Side One of this album is varied, strange, musically great and features some of Van Morrison’s most emotional vocals. Side One of “Moondance” is often regarded as a perfect side of music but I would place Side One of “Hard Nose The Highway” alongside it.
“Bein’ Green” is a song from “Sesame Street”. Van Morrison said “That was just a statement that you don’t have to be flamboyant. If somebody doesn’t like you just because you’re a certain thing, then maybe they’re seeing the wrong thing.” Quite possibly, this is a song about racial tolerance.
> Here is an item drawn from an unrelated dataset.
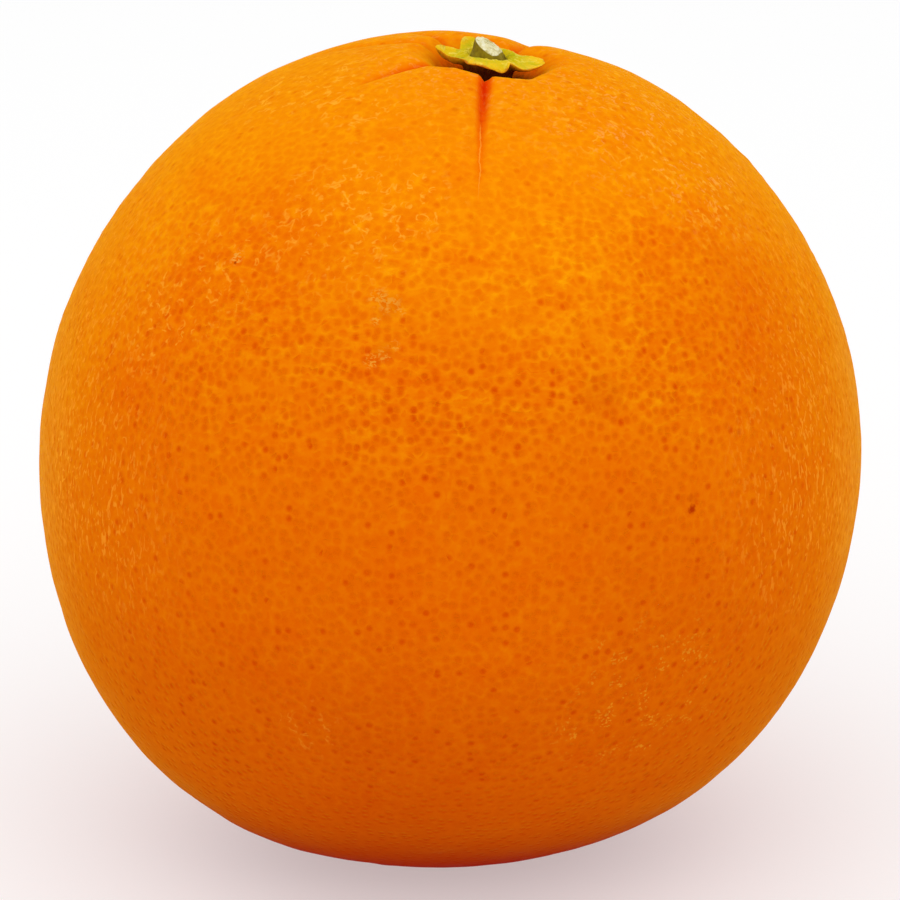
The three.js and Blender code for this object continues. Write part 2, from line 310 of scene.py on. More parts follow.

“Autumn Song” is nearly 10 minutes long and is very laid back. It’s not my favourite song and when you consider the songs that were omitted to make room for this song, it seems like a misjudgement to me. ‘Madame Joy’, ‘Bulbs’, ‘Spare Me A Little’, ‘Country Fair’, ‘Contemplation Rose’ and ‘Drumshanbo Hustle’ were all recorded in the sessions for the album; some would appear on 1974’s “Veedon Fleece” and some would not appear until 1998’s compilation “The Philosopher’s Stone”. In my (humble(?)) opinion, these are all superior to “Autumn Song”.
Finally, “Purple Heather” is a version of “Wild Mountain Thyme” and features more extraordinary vocals from Van Morrison.
Side Two is not as dramatic as Side One, largely because “Autumn Song” is rather disappointing. Nevertheless, the whole album is a shot in the dark – there’s a feeling of not giving a shit about marketing, destroying the base of his record buying public and not standing still. In the context of Van Morrison’s remarkable catalogue, it’s one of his most interesting albums.